PROVIDED ENTRIES:
——————

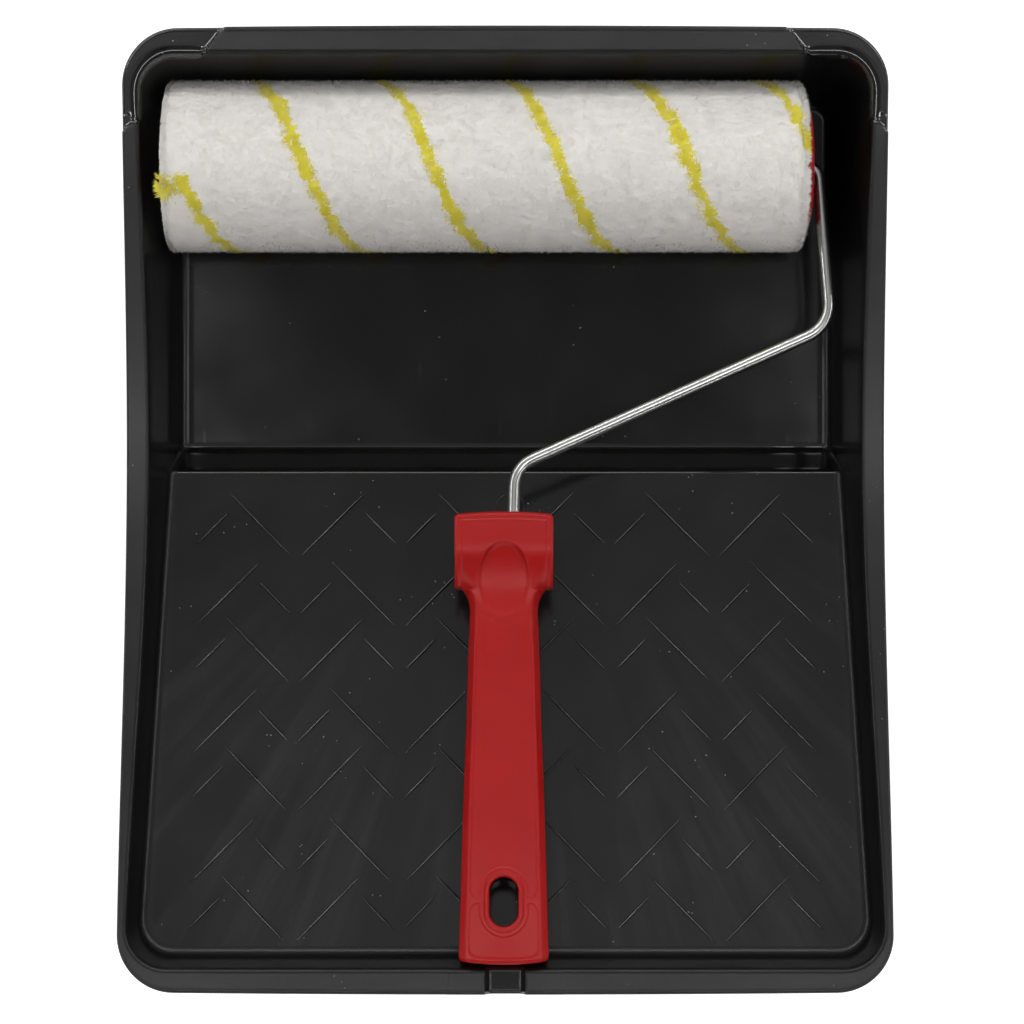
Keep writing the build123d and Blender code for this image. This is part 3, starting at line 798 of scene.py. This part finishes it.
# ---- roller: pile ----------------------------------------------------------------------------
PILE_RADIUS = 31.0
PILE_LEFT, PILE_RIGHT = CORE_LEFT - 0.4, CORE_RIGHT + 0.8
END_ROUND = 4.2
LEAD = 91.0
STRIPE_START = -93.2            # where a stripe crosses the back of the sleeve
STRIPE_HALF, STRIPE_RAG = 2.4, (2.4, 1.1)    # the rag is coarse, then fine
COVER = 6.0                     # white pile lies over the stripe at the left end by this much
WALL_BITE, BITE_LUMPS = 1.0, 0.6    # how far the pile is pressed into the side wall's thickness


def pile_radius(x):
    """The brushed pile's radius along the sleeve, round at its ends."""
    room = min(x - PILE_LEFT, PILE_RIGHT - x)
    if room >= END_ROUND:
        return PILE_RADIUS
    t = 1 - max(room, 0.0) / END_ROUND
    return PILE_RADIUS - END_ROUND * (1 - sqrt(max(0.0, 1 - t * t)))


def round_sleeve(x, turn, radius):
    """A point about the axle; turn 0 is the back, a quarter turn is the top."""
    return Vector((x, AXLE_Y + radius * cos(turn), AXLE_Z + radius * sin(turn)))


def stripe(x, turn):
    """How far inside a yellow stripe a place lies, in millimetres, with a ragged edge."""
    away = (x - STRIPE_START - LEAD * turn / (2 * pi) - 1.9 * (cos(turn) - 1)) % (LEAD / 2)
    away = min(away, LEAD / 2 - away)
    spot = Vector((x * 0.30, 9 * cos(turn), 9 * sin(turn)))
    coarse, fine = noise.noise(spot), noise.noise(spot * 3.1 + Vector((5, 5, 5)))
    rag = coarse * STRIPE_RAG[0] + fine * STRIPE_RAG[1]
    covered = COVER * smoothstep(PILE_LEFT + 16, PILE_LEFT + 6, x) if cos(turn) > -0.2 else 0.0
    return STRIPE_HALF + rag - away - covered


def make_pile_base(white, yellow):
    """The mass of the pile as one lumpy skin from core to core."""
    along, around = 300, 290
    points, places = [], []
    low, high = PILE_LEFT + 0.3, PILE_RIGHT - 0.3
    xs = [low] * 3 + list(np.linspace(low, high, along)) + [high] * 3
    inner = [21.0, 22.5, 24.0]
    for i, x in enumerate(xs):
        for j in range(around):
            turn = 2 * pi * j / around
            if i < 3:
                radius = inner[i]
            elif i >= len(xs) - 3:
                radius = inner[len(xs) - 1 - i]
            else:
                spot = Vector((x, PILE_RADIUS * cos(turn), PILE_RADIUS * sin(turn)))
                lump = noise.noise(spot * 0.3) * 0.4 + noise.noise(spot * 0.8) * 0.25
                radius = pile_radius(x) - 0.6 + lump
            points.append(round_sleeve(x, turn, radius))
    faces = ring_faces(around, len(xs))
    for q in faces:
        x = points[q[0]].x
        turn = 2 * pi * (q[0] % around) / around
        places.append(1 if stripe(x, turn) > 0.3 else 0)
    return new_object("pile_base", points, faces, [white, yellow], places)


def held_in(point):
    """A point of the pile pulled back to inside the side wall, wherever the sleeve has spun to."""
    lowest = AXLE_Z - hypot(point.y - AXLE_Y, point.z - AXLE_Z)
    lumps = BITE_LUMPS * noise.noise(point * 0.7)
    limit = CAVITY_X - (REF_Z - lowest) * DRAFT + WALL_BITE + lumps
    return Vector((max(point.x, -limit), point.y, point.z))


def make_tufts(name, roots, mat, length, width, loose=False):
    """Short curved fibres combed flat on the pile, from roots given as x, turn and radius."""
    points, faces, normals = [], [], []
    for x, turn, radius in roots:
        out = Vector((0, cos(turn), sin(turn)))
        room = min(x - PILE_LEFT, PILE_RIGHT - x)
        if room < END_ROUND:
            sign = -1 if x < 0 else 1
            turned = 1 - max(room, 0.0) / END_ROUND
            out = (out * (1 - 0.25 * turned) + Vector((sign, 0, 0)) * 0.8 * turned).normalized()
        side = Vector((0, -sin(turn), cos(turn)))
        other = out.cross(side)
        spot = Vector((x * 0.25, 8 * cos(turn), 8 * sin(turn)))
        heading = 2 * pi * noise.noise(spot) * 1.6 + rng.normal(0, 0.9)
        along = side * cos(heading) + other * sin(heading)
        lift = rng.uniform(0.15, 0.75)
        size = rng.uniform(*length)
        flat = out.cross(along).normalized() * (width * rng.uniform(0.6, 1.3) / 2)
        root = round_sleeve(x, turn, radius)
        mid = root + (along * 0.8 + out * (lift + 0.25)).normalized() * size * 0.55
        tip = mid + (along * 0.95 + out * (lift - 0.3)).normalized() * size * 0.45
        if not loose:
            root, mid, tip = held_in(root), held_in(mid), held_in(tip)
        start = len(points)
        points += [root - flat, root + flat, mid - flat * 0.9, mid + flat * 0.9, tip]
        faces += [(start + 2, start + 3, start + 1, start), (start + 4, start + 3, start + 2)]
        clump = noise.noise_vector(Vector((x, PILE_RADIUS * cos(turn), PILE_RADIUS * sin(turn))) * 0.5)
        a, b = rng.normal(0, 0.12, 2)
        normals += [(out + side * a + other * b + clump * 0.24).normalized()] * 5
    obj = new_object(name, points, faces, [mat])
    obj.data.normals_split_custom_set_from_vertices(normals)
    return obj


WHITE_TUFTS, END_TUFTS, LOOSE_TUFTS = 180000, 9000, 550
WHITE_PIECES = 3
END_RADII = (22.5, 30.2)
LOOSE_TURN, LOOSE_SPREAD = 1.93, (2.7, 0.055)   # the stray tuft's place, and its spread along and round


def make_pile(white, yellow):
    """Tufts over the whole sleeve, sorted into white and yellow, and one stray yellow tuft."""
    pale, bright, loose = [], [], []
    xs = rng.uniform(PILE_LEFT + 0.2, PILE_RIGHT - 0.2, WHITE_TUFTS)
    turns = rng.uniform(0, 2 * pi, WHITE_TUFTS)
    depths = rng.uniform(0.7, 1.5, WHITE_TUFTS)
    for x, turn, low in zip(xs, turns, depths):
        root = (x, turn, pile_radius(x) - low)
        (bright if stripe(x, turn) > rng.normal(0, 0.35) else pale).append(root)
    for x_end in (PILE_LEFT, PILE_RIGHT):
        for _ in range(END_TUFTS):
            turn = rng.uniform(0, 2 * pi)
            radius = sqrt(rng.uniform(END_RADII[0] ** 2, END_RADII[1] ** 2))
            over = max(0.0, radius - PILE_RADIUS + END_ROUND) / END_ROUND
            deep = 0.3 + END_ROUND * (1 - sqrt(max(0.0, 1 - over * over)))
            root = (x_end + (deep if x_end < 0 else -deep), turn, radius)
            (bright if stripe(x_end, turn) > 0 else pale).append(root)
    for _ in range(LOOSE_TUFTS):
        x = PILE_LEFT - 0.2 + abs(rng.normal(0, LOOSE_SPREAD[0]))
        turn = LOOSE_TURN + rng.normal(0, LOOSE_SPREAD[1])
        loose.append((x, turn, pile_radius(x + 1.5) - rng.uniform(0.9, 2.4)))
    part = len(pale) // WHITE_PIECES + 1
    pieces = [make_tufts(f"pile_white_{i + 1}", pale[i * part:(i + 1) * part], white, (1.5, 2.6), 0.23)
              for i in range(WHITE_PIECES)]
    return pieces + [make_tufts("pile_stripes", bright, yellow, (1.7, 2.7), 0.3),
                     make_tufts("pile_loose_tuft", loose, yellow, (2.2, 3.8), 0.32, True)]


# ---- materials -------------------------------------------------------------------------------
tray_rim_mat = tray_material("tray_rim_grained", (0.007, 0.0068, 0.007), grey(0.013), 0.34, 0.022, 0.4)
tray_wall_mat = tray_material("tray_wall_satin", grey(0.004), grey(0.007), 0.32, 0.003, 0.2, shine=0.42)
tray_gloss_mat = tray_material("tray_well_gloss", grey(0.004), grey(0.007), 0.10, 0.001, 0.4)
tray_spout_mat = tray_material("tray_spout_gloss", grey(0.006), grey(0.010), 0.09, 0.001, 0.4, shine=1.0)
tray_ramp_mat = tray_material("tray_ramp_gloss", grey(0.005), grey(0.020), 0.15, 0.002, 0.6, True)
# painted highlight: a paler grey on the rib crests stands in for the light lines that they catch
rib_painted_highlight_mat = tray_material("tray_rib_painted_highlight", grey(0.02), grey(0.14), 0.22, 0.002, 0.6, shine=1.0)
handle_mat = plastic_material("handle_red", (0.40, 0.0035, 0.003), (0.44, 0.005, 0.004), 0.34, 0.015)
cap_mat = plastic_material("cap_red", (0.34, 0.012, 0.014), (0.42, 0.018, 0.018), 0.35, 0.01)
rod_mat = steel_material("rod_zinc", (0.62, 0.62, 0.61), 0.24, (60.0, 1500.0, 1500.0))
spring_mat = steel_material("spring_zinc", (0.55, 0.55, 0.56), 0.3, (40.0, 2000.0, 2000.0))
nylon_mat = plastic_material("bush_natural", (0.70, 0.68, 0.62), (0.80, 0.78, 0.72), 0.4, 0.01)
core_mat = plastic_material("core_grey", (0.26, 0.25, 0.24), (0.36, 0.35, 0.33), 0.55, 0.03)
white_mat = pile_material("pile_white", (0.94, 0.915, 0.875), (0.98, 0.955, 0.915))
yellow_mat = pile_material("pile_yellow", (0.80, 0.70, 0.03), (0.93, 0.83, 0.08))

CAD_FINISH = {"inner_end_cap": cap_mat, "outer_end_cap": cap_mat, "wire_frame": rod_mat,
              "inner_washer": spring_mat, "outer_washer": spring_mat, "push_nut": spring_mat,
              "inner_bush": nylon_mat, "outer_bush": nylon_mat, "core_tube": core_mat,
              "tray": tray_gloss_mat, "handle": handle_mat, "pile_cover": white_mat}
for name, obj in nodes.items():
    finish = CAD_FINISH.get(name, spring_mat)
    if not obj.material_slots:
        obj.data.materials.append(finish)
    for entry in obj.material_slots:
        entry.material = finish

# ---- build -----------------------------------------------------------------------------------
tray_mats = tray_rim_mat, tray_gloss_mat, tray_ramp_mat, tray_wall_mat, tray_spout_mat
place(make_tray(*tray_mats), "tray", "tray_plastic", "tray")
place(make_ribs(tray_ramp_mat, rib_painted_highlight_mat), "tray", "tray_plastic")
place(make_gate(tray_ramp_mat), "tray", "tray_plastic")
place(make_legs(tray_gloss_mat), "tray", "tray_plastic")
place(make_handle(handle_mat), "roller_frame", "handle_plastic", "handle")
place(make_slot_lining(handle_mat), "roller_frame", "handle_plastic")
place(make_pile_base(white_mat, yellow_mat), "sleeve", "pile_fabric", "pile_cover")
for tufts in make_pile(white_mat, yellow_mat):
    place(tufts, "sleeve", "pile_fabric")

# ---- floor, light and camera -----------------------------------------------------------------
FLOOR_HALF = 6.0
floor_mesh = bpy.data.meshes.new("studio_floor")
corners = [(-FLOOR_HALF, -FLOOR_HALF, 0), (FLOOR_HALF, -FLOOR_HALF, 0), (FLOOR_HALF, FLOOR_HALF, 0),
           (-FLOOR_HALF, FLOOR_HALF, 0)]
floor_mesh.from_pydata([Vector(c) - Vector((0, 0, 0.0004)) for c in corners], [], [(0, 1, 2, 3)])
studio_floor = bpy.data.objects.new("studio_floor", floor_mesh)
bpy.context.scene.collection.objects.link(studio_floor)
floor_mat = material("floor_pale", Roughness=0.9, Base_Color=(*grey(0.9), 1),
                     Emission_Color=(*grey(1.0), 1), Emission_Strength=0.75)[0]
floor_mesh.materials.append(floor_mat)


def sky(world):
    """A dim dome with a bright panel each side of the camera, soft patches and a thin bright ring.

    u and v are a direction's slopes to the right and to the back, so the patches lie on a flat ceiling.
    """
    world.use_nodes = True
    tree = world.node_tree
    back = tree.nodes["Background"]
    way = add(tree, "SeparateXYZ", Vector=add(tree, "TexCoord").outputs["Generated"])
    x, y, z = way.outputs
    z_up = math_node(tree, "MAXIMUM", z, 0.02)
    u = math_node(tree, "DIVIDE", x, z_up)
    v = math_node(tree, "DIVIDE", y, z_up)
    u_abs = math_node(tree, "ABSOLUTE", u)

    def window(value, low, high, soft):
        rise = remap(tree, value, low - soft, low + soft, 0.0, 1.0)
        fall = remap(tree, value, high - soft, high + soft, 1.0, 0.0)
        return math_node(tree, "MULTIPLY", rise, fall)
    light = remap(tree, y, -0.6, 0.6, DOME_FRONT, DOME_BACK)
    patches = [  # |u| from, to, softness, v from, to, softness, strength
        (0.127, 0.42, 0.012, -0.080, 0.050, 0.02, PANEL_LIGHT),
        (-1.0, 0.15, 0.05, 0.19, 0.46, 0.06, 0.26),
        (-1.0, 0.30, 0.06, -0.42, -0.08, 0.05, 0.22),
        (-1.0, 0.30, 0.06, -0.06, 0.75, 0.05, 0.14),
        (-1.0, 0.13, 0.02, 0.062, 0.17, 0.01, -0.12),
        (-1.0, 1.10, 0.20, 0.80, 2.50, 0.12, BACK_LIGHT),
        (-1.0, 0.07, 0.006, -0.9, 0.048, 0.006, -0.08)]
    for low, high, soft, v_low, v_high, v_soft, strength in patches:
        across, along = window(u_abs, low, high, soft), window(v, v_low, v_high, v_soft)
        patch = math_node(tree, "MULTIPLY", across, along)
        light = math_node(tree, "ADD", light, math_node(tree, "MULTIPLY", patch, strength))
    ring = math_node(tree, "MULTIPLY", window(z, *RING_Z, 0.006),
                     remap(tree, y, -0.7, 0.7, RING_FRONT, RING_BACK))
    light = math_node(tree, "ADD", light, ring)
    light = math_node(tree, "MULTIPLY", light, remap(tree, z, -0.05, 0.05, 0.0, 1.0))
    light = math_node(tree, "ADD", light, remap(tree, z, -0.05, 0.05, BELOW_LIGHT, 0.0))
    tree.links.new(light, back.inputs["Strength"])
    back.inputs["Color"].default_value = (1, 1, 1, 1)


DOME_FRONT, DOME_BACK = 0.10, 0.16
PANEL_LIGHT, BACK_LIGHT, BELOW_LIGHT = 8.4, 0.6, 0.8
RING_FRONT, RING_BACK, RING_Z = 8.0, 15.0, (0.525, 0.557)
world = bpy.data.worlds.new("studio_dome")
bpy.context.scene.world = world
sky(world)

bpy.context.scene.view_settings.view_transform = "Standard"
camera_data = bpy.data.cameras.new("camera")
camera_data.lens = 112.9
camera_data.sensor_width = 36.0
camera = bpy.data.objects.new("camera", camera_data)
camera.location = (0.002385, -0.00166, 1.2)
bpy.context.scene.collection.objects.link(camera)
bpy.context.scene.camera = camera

——————

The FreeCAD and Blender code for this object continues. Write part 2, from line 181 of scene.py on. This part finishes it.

——————

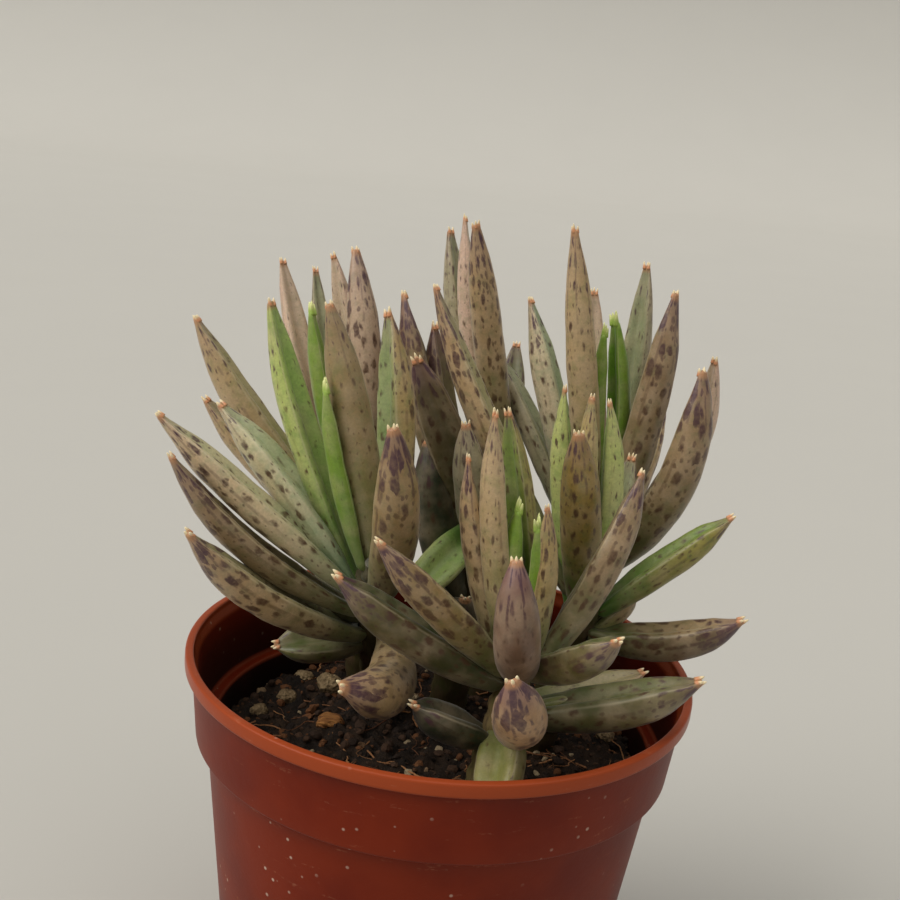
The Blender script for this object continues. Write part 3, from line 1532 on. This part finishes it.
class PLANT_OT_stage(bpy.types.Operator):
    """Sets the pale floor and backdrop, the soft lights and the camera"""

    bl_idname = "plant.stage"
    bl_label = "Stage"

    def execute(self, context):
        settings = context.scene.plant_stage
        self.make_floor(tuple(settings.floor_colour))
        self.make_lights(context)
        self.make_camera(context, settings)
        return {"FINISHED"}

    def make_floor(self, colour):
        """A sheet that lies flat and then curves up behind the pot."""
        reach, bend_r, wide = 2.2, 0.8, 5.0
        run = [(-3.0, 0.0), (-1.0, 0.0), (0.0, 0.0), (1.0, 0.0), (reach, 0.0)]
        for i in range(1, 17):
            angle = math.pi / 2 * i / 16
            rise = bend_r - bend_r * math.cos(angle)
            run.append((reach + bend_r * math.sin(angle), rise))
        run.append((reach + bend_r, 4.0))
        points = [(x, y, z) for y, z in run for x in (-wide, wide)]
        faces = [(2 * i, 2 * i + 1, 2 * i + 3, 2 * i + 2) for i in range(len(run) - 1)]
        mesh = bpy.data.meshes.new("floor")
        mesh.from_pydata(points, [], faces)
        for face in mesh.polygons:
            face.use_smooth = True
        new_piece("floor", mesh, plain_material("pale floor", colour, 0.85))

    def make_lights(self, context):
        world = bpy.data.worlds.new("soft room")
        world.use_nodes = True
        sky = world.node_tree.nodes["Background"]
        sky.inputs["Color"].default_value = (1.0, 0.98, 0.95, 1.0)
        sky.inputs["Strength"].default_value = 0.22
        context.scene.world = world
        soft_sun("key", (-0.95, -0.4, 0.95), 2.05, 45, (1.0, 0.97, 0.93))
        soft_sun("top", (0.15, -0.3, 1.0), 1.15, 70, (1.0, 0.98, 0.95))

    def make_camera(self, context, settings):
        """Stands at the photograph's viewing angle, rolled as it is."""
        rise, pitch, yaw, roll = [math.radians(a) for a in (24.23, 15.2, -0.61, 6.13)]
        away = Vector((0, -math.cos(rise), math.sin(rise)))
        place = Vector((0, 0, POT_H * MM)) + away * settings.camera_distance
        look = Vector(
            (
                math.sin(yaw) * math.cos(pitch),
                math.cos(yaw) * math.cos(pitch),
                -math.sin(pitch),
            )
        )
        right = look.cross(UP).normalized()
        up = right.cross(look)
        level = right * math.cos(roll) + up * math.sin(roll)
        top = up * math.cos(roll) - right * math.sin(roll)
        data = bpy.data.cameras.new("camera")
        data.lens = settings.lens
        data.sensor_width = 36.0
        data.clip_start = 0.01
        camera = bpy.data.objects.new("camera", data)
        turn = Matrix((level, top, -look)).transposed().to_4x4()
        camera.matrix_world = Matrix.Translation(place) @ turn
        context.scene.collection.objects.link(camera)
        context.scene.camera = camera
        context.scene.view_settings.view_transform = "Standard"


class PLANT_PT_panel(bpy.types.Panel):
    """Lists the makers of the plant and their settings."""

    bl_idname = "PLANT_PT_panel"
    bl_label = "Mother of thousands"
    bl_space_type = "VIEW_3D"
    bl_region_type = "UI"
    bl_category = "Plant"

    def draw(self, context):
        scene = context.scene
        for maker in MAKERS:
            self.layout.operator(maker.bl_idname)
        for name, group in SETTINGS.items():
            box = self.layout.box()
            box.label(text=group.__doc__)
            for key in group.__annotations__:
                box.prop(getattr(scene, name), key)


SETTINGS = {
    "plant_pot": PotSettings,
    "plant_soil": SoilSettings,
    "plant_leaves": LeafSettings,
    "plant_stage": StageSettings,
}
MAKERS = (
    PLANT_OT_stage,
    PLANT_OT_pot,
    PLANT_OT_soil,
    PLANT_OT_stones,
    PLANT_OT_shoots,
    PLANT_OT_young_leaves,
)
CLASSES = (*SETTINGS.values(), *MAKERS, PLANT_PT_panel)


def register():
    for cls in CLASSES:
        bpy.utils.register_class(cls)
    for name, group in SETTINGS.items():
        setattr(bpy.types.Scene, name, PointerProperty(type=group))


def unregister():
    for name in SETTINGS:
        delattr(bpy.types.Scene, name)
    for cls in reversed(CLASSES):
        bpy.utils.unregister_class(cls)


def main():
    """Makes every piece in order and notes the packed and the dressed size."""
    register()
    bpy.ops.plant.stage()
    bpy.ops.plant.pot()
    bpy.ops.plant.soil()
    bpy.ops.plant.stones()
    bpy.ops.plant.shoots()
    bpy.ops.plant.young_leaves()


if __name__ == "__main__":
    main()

——————

EXERCISE TASK: Within the listing above, the range opens at the line with "Keep writing the" and closes at the line with "WALL_BITE, BITE_LUMPS = 1.0, 0.6". Reproduce exactly the lines of that range, including both ends.

COMPLETED EXERCISE:
Keep writing the build123d and Blender code for this image. This is part 3, starting at line 798 of scene.py. This part finishes it.
# ---- roller: pile ----------------------------------------------------------------------------
PILE_RADIUS = 31.0
PILE_LEFT, PILE_RIGHT = CORE_LEFT - 0.4, CORE_RIGHT + 0.8
END_ROUND = 4.2
LEAD = 91.0
STRIPE_START = -93.2            # where a stripe crosses the back of the sleeve
STRIPE_HALF, STRIPE_RAG = 2.4, (2.4, 1.1)    # the rag is coarse, then fine
COVER = 6.0                     # white pile lies over the stripe at the left end by this much
WALL_BITE, BITE_LUMPS = 1.0, 0.6    # how far the pile is pressed into the side wall's thickness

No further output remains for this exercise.